[start of INPUT FOR THIS TASK]
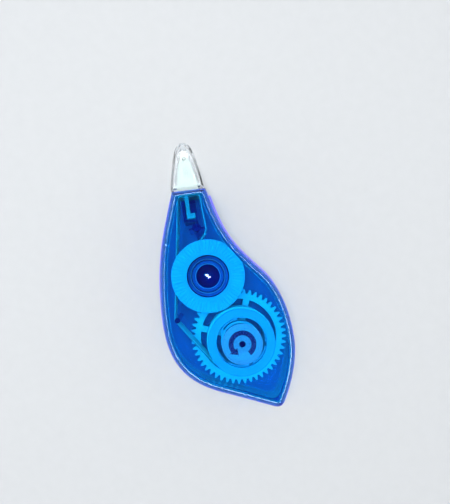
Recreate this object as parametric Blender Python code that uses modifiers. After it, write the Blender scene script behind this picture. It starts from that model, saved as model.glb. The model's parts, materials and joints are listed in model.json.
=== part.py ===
"""Correction tape roller: a flat pear-shaped dispenser with two geared reels in a clear blue casing.

Units are metres. The object lies on its lower shell: +Z is up through the thickness, +Y runs out of
the neck towards the tip, and every reel turns about Z. Sizes below are in millimetres from the supply
reel's axis and are scaled by MM; the empty "casing_frame" then centres the object on the origin.
"""

import math

import bmesh
import bpy
from mathutils import Vector, geometry

MM = 0.001
MERGE = 0.000001

# ---------------------------------------------------------------- driving dimensions (mm)
CENTRE_OFFSET = (3.275, -19.72)      # supply axis, seen from the middle of the object's box

THICKNESS = 14.6
PARTING_Z = 6.0
SEAM = 0.3                          # gap left between two pieces that touch
WALL = 0.8
DRAFT_TOP_Z = 12.2                  # the upper side wall leans in up to here, then rounds over
DRAFT_INSET = 1.0
ROUND_INSET = 1.8
LOWER_DRAFT_Z = 1.4
LOWER_DRAFT_INSET = 0.1
LOWER_ROUND_INSET = 1.4
ROUND_STEPS = 4

MODULE = 0.6
SUPPLY_TEETH = 48
TAKE_UP_TEETH = 23
PRESSURE_ANGLE = math.radians(20)
BACKLASH = 0.10                     # taken off each tooth's thickness on the pitch circle
SUPPLY_AXIS = (0.0, 0.0)
TAKE_UP_BEARING = math.radians(109.42)
GEAR_CENTRES = MODULE * (SUPPLY_TEETH + TAKE_UP_TEETH) / 2
TAKE_UP_AXIS = (GEAR_CENTRES * math.cos(TAKE_UP_BEARING), GEAR_CENTRES * math.sin(TAKE_UP_BEARING))
SUPPLY_PHASE = math.radians(-89.3)
GEAR_Z = (1.4, 3.0)

TAPE_WIDTH = 5.0
TAPE_Z = (4.4, 4.4 + TAPE_WIDTH)
TAPE_THICK = 0.15
TAPE_STANDOFF = 0.35                # from a guided surface to the middle of the tape

SUPPLY_POST_R = 3.0
SUPPLY_TUBE_R = (3.1, 4.9)
SUPPLY_TUBE_TOP = 12.0
SLOT_R = (5.4, 11.9)
SPOKE_WIDTH = 1.95
SPOKE_BEARING = math.radians(70.5)
SPOOL_R = (7.15, 8.35)
SPOOL_FLANGE_R = 9.7
SPOOL_Z = (3.4, 12.4)
SPOOL_FLANGE_THICK = 0.7
ROLL_R = (8.65, 10.0)
CLUTCH_Z = (7.0, 9.7)
CLUTCH_COLLAR_R = (5.2, 5.85)
CLUTCH_ARM_R = (6.2, 6.6)
CLUTCH_NOSE_R = 6.9
CLUTCH_NOSE_BEARING = math.radians(94)
CLUTCH_ARM_SWEEP = math.radians(56)
PAD_R = 5.5                         # round pad on the front face, bounded by a fine groove
PAD_GROOVE = (0.25, 0.2)            # width and depth

TAKE_UP_POST_R = 3.4
TAKE_UP_TUBE_R = (3.5, 4.5)
TAKE_UP_TUBE_TOP = 6.0
WEB_Z = (3.4, 4.2)
WEB_SLOT_R = (5.1, 6.0)
DRUM_R = (6.2, 6.8)
FLANGE_R = 10.8
FLANGE_Z = (9.7, 10.4)
FILM_ROLL_R = (7.05, 7.3)

GUIDE_PIN = (-17.3, 8.7)
GUIDE_PIN_R = 0.75
NECK_BOSS = (-8.5, 34.3)
NECK_BOSS_R = 2.3
NECK_PIN_R = 1.25
NECK_RIB = 0.55                     # the neck boss is a pin with four ribs that the film runs over

TIP_X = -9.55                       # middle of the nose
NOSE_Y = 57.2
NECK_END_Y = 46.2
MOUTH_X = (-13.2, -6.2)
MOUTH_Z = (2.5, 11.4)
CAP_BASE_Y = 46.5
CAP_TOP_Y = 59.8
CAP_WALL = 0.7

# Parting-line outline of the casing: x, y, heading in degrees, reach of the handle behind and ahead.
CASING_OUTLINE = (
    (-15.05, 46.2, 253.0, 0.0, 5.4),
    (-20.25, 29.8, 256.5, 5.6, 6.6),
    (-22.65, 8.2, 270.0, 7.6, 7.4),
    (-16.3, -9.0, 317.0, 6.0, 4.6),
    (-4.13, -15.66, 338.5, 5.6, 3.4),
    (6.62, -20.12, 338.5, 3.6, 1.72),
    (10.86, -18.6, 61.0, 1.72, 5.6),
    (16.1, -0.4, 91.0, 6.4, 7.0),
    (9.5, 20.1, 131.0, 7.4, 5.2),
    (0.55, 32.35, 115.5, 4.9, 5.0),
    (-3.7, 46.2, 103.5, 5.0, 0.0),
)
OUTLINE_STEPS = 9

BLUE = (0.02, 0.16, 0.85, 1.0)
WHITE = (0.86, 0.90, 0.88, 1.0)
TAPE_WHITE = (0.93, 0.93, 0.91, 1.0)
FILM = (0.80, 0.82, 0.80, 1.0)
CLEAR = (0.90, 0.93, 0.95, 1.0)


# ---------------------------------------------------------------- scene and object helpers
def clear_scene():
    for obj in list(bpy.data.objects):
        bpy.data.objects.remove(obj, do_unlink=True)


def make_collection(name):
    collection = bpy.data.collections.new(name)
    bpy.context.scene.collection.children.link(collection)
    return collection


def make_material(name, colour, roughness, transmission=0.0):
    material = bpy.data.materials.new(name)
    material.use_nodes = True
    shader = material.node_tree.nodes["Principled BSDF"]
    shader.inputs["Base Color"].default_value = colour
    shader.inputs["Roughness"].default_value = roughness
    shader.inputs["Metallic"].default_value = 0.0
    shader.inputs["Transmission Weight"].default_value = transmission
    return material


clear_scene()
PARTS = make_collection("correction_tape_roller")
CUTTERS = make_collection("cutters")
FRAME = bpy.data.objects.new("casing_frame", None)
FRAME.location = (CENTRE_OFFSET[0] * MM, CENTRE_OFFSET[1] * MM, 0.0)
PARTS.objects.link(FRAME)

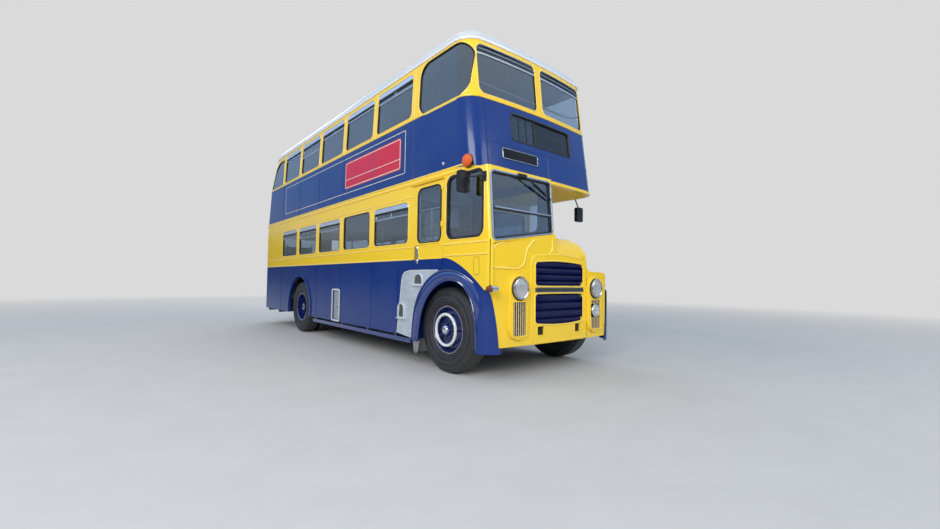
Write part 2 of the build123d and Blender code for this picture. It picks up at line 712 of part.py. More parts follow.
def crown_rows(inset):
    """Bonnet crown and nearside shoulder from the cab side outwards, (x, z)."""
    k = inset
    return [
        (-75, BONNET_TOP_Z - k),
        (250, BONNET_TOP_Z - 20 - k),
        (575 - k, 1480, 505 - k, 1632 - k),
        (598 - k, 1380),
        (690 - k, SHOULDER_Z - k, 628 - k, 1314 - k),
        (1000 - k, SHOULDER_Z - 8 - k),
        (1156 - k, 1110, 1114 - k, 1236 - k),
    ]


def front_rows(inset):
    """Elevation of the moulded front from the bottom corner round to the other."""
    k = inset
    left = [
        (-1060 + k, FRONT_SKIRT_Z - 1),
        (FRONT_EDGE_X + k, 1040, -1098 + k, 700),
        (FRONT_EDGE_X + k, SILL_Z[0] - SEAM - k),
        (-95, SILL_Z[1] - SEAM - k),
    ]
    return left + crown_rows(k) + [(1164 - k, 1040), (1060 - k, FRONT_SKIRT_Z - 1, 1098 - k, 700)]


def front_plan(inset, rear):
    """Plan of the moulded front: slightly bowed, turned back at the nearside."""
    front = -FRONT_OVERHANG + inset
    x = 1180 - inset
    radius = 130 - inset
    reach = radius * (1 - math.sin(math.radians(45)))
    return [
        (FRONT_EDGE_X - 5, rear),
        (FRONT_EDGE_X - 5, front + FRONT_BOW),
        (x - radius, front + FRONT_BOW, 0, front),
        (x, front + FRONT_BOW + radius, x - reach, front + FRONT_BOW + reach),
        (x, rear),
    ]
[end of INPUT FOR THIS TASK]
TO DO:
Look for lines containing the string "materials" and copy them all.

OUTPUT OF THE EXERCISE:
Recreate this object as parametric Blender Python code that uses modifiers. After it, write the Blender scene script behind this picture. It starts from that model, saved as model.glb. The model's parts, materials and joints are listed in model.json.
    material = bpy.data.materials.new(name)